3 Sales Moves That Turbocharge Your Income Potential

Most people think financial freedom is all about cutting back. Fewer coffees. Cheaper phone plan. And yeah, trimming waste helps. But there’s another lever that often works faster: getting better at selling. Not in a cheesy way. More in a thoughtful, organized way that makes it easier for people to say yes.
Bigger companies talk a lot about planning and supervising their selling efforts. That broader approach is sometimes called sales management and, honestly, the ideas still apply even if it’s just you trying to build a steadier income. It’s basically about not guessing all the time.
Below are three moves that tend to compound over time. None of them are glamorous. They just work.
Move 1: Talk less about features and more about outcomes
Here’s the trap most of us fall into. We describe our service like a spec sheet. Fast delivery. Custom options. High quality. The problem is that customers usually care about how life improves afterward.
If you run a bookkeeping service, your client probably wants less stress at tax time, not “monthly reconciliations.” A photographer? They want memories that don’t look awkward. Once you start talking in those terms, conversations get easier. People nod more.
A trick that helps: write one simple line that says who you help, the problem they have, and what happens when it’s solved. Read it out loud. If it sounds awkward, tighten it. That little exercise is part of a bigger sales strategy mindset where every message nudges people toward clarity, not confusion.
And yeah, it feels a bit uncomfortable at first. But it beats rambling through every phone call.
Move 2: Build a simple repeatable system
A lot of businesses don’t fail because the work is bad. They fail because no one really knows what’s going on in the pipeline. Leads drift away quietly.
You don’t need fancy software. A spreadsheet works fine. List your potential clients, what stage they’re in, and the next action you’ll take. Then review it once a week like clockwork. Follow up. Send a proposal. Close the loop. Repeat.
When you start looking for ideas to improve this rhythm, you’ll find tons of practical tips that work for small businesses too. Even adding one habit can make the next quarter feel way less chaotic.
I know a carpenter who just started texting old customers every Friday morning: “Anything you need fixing?” He didn’t overthink it. Suddenly, he wasn’t scrambling for work anymore.
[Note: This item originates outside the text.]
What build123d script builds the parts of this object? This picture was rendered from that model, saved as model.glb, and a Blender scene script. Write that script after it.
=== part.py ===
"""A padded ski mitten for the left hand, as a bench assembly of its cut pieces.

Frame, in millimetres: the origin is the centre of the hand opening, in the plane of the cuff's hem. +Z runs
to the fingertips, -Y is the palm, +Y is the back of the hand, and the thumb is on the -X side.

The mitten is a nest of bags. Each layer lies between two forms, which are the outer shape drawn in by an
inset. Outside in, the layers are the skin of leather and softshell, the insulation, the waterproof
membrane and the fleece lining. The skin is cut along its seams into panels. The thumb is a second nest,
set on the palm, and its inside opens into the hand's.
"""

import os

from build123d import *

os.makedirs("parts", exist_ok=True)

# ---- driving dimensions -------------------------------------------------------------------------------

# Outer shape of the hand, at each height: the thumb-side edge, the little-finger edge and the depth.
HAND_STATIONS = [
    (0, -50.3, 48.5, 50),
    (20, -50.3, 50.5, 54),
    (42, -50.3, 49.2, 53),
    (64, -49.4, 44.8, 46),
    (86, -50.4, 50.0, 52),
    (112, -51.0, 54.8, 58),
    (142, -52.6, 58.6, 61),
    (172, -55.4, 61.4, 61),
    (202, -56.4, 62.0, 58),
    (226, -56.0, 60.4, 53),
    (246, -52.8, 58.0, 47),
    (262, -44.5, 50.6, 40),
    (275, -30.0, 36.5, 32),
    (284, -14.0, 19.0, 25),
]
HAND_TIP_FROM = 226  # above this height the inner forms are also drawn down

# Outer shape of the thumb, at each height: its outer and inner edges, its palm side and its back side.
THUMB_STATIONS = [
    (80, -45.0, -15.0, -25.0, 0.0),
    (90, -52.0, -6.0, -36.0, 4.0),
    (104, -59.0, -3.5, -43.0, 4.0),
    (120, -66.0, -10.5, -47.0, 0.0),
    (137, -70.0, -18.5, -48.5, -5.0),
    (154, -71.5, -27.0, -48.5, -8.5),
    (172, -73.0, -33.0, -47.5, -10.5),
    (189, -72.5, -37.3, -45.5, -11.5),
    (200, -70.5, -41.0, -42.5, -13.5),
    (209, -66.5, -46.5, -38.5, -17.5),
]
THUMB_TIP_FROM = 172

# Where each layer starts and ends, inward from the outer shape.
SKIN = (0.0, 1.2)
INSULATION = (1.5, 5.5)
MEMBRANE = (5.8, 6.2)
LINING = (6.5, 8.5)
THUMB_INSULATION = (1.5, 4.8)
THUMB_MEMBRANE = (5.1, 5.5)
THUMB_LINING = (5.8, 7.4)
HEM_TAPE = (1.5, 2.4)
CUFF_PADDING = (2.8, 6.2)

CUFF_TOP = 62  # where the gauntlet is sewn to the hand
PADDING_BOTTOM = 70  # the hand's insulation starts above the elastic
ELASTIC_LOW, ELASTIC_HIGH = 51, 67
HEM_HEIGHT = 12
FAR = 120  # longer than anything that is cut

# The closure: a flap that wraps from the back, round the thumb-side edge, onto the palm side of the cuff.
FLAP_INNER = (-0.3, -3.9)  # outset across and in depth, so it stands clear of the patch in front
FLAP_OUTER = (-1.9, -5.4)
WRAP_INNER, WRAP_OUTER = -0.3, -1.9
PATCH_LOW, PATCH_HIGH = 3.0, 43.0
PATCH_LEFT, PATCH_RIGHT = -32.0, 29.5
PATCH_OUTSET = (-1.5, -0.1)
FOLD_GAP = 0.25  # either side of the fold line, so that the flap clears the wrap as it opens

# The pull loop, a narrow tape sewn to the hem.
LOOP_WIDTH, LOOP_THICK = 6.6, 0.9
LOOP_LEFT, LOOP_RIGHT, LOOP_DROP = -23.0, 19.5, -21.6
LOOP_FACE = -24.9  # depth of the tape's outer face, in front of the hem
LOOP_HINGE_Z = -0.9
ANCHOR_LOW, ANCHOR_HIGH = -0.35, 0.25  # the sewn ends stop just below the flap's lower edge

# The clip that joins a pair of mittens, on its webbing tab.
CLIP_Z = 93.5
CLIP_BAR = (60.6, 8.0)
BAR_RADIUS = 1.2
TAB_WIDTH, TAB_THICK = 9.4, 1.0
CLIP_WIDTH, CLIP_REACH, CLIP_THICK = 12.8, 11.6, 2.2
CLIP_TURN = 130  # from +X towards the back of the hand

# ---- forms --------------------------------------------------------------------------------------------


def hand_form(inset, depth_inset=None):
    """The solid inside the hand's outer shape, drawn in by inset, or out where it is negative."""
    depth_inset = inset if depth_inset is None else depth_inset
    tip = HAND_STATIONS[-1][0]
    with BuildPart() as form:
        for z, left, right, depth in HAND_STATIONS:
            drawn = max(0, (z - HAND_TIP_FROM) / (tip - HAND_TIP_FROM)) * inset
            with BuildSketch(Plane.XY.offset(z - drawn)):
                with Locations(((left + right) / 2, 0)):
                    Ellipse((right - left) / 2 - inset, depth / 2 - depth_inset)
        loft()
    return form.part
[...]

Move 3: Make one customer worth a little more over time
Winning new customers is expensive. Keeping existing ones costs a lot less. So think about small, natural ways to extend the relationship.
Check in after a job is finished. Offer a maintenance plan. Ask if they know anyone else who might need help. None of this is pushy when it’s genuinely useful.
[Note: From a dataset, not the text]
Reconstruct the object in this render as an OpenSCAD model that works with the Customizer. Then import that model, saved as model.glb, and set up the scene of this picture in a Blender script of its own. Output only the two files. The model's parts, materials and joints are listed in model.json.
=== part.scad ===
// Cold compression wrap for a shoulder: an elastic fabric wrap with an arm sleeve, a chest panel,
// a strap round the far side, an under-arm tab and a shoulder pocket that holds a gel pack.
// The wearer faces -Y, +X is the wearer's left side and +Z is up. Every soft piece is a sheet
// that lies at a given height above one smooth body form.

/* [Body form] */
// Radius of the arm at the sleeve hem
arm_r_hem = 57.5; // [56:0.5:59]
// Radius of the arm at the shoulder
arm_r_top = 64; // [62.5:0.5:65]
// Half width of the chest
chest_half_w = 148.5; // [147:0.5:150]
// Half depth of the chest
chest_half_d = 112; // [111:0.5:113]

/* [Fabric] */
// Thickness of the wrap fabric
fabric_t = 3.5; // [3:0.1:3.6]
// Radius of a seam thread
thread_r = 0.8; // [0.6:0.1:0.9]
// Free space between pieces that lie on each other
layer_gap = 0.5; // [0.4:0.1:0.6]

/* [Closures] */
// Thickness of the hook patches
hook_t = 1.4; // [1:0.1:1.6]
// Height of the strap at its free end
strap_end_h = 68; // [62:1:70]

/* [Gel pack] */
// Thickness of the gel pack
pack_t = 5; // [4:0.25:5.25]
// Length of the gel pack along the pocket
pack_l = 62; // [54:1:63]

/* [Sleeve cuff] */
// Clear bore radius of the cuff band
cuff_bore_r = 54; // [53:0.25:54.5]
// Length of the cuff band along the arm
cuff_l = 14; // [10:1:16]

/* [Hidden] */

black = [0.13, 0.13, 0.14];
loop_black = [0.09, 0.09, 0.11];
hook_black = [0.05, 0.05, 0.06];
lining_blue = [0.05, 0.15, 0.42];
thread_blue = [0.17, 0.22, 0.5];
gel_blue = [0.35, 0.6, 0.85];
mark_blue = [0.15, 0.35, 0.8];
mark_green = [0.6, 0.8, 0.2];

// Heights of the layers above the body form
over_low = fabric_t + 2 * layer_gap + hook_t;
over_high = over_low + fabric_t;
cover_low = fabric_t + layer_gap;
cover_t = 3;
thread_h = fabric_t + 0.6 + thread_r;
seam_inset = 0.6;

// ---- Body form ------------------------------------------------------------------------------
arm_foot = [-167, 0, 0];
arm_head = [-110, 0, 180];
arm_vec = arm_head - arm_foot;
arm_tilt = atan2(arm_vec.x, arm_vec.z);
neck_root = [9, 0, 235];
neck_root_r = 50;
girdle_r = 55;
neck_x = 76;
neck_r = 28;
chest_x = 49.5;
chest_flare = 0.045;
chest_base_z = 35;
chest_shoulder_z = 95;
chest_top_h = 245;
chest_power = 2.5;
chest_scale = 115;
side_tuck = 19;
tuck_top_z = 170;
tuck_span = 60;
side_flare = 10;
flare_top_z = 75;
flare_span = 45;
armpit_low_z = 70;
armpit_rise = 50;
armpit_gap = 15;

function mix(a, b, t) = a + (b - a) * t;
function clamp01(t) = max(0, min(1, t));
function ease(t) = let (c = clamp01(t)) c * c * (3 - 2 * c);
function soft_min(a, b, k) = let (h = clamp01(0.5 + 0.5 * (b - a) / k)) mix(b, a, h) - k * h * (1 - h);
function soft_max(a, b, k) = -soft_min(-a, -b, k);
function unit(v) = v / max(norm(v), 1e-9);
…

And, honestly, staying organized plays a bigger role than people admit. When your paperwork is chaos, you forget to follow up. Cleaning up how you’re managing business admin frees brain space. That alone can turn missed chances into repeat work.
Over time, this is how the ups and downs flatten out. Not completely, but enough that you breathe easier.
The real payoff
When sales feel steadier, everything else stabilizes. You can actually plan ahead. Build a buffer. Invest a little. Maybe sleep better.
You don’t need perfection here. Pick one of these moves. Try it for a month. Track what happens. If it works, keep going. If it doesn’t, tweak it and try again. Progress doesn’t look dramatic most days. It just quietly stacks up.